The United States and Britain used the claim that Saddam Hussein was seeking uranium in Africa to bolster their case for the war. The intelligence supporting the claim was later deemed unreliable.
Brutti said he did not know the exact date that Italy informed Washington.
SISMI chief Nicolo Pollari had requested the hearing after Rome daily newspaper La Repubblica alleged last week that Italy had given the United States and Britain documents it knew were forged detailing a purported Iraqi deal to buy 500 tons of uranium concentrate from Niger. The uranium, known as yellowcake, can be used to make nuclear weapons.
Also appearing before the parliamentary commission overseeing secret services was Premier Silvio Berlusconi's top aide, Cabinet Undersecretary Gianni Letta.
The closed-door session lasted about four hours and commission members spoke with reporters after it was over.
La Repubblica, a strong Berlusconi opponent, has alleged that after the Sept. 11 attacks in 2001, Pollari was under pressure from Berlusconi — a firm U.S. ally — to make a strong contribution to the hunt for weapons of mass destruction in Iraq.
Berlusconi's government has denied any wrongdoing and the premier has personally defended Pollari in the face of calls for his resignation.
Brutti, a leading opposition senator, said SISMI analyzed the documents between October 2002 and January 2003, when the Americans were informed.
He said that the commission was told that the documents were forged by an information peddler named Rocco Martino, whom he described as a former SISMI collaborator. Both Brutti and commission chairman Enzo Bianco quoted Pollari and Letta as saying that no SISMI officials were involved in forging the dossier or in distributing it.
In an interview with conservative daily Libero published on Thursday, Berlusconi said Italy hadn't passed any documents on the Niger affair to the United States. He added that La Repubblica's allegations were dangerous for Italy because "if they were believed, we would be considered the instigator" of the war in Iraq.
The Niger claim is also at the center of a CIA leak scandal that has shaken the administration of U.S. President George W. Bush, leading to the indictment last week of Vice President Dick Cheney's former chief of staff, I. Lewis Libby.
Libby, who pleaded not guilty in his first court appearance in the case in Washington on Thursday, was charged with lying to investigators about leaking the identity of covert CIA operative Valerie Plame, wife of Bush administration critic Joseph Wilson.
New York Times reporter Judith Miller was jailed for 85 days for refusing to reveal the source of her information while she was reporting on WMDs., her first-person account was a window into the bad relations between the White House and the CIA in 2003 stemming from the fact that no weapons of mass destruction had been found in Iraq after the U.S. invasion.
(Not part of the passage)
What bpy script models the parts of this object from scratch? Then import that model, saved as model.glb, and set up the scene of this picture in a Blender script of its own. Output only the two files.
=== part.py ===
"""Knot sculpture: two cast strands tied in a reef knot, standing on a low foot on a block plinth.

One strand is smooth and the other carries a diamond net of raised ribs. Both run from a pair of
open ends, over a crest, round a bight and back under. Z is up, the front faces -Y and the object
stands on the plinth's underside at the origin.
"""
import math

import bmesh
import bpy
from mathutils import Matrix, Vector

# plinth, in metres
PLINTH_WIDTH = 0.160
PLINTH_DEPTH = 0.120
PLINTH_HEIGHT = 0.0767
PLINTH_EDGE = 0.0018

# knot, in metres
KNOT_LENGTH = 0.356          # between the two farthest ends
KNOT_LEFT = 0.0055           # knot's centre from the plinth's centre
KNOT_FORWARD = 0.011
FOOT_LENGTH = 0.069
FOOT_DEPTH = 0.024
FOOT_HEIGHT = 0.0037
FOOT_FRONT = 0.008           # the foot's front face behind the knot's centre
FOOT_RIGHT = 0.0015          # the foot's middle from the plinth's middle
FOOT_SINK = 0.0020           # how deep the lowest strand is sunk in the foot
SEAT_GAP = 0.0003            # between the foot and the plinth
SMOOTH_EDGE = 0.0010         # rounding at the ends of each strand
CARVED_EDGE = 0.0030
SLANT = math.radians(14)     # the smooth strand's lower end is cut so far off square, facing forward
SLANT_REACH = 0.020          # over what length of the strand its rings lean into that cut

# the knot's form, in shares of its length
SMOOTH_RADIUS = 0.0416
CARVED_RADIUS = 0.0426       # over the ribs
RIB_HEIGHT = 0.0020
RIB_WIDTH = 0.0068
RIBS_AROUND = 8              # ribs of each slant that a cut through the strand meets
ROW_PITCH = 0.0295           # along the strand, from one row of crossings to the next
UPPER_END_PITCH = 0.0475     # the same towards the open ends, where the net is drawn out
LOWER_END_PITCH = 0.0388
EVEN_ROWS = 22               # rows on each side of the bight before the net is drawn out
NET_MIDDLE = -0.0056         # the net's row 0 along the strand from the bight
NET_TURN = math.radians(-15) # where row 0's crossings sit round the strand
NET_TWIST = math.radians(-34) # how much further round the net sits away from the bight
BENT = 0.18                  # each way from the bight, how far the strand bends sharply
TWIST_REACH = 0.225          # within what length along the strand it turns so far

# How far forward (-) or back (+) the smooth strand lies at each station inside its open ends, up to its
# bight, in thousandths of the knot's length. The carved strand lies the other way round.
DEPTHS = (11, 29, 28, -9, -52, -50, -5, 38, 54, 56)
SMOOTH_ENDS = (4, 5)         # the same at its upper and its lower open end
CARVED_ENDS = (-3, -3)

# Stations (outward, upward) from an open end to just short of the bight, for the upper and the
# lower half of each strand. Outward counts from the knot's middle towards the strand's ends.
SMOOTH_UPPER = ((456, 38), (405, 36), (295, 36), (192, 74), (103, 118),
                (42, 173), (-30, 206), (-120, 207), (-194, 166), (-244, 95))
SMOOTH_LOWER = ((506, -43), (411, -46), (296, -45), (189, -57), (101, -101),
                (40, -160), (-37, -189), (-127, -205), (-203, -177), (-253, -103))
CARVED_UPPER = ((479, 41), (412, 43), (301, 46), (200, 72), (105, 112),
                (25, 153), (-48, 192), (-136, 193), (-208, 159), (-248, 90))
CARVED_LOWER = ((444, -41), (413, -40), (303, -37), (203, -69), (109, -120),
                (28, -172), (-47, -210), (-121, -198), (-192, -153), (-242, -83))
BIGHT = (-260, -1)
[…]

Miller at the time was speaking to Libby after being assigned to write a story about the failure to find them. A number of Miller's prewar stories bolstered the Bush administration's argument for going to war by citing intelligence that Saddam Hussein had such weapons.
Wilson accused the Bush administration of covering up his inquiry into whether Iraq was trying to obtain uranium from Niger after he found the claim had no substance.
Earlier, in July of 2004, a British report concluded that Iraq had no useable chemical or biological weapons before the war, and British intelligence to the contrary relied in part on "seriously flawed" or "unreliable" source.
But the report absolved Prime Minister Tony Blair's government and the intelligence agencies of "deliberate distortion or culpable negligence." Blair said he accepted the report's findings and accepted personal responsibility for any errors made. In a statement to the House of Commons, Blair conceded that it was "increasingly clear" Saddam Hussein had no stockpiles of illicit weapons on the eve of the war. But he insisted the U.S. led military campaign was not a mistake.